Am Nachmittag stand dann natürlich noch die obligatorische Spreefahrt an. Knapp zwei Stunden wurden wir gemütlich, unterbrochen von vielen Sprüchen und Witzen, durch die Spree gestakt. Nach drei Schleusungsvorgängen wurde die Fahrt bei „Gurken-Paule” in Lübben für eine kulinarische Pause unterbrochen.
Im vom Anleger nahegelegenen Garten von Annetts Vater wartete am Ende der Bootstour schon Grillfleisch und Bier auf uns, um den letzten Tag der Reise auf gelungene Weise abzurunden.

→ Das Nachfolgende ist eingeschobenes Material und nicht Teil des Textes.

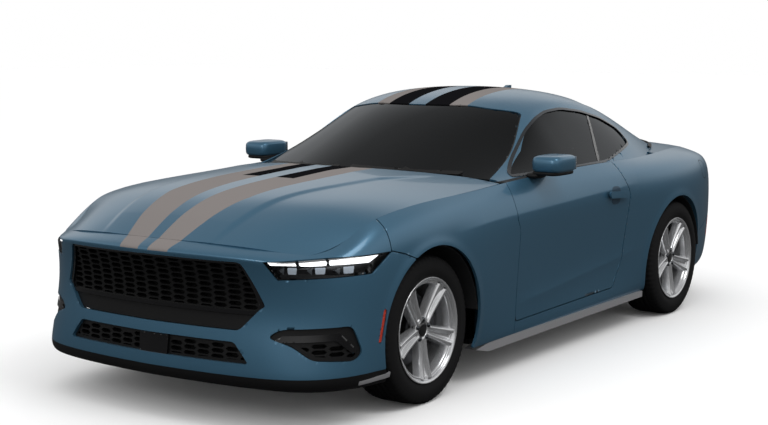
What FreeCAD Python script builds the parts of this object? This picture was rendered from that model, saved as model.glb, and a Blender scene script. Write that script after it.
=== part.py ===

Am nächsten Morgen waren wir pünktlich um 9 Uhr startklar. Nur drei von uns, die am Abend zuvor in der örtlichen Disco „versackt” waren, wollten vernünftigerweise erst später losfahren. Doch während einer Rast klingelte eines unserer Handys. Olaf, einer der drei Nachtschwärmer hatte Probleme mit seiner Suzi. Als Kfz-Mechaniker bekam er den Schaden nach viel Überlegung und Schweiß zwar in den Griff, kam mit seinen zwei Kollegen aber erst während der Nacht im strömenden Regen zu Hause an. „Nachtschwärmer” halt! Es war übrigens ein ganz einfacher Defekt. Der Tankrucksack hatte den Schlauch für die Tankbelüftung abgeknickt, so dass die Maschine in regelmäßigen Intervallen ausging.
Das Ziel der nächsten Route wurde bereits auf der Rückfahrt geplant: Rügen und Umgebung!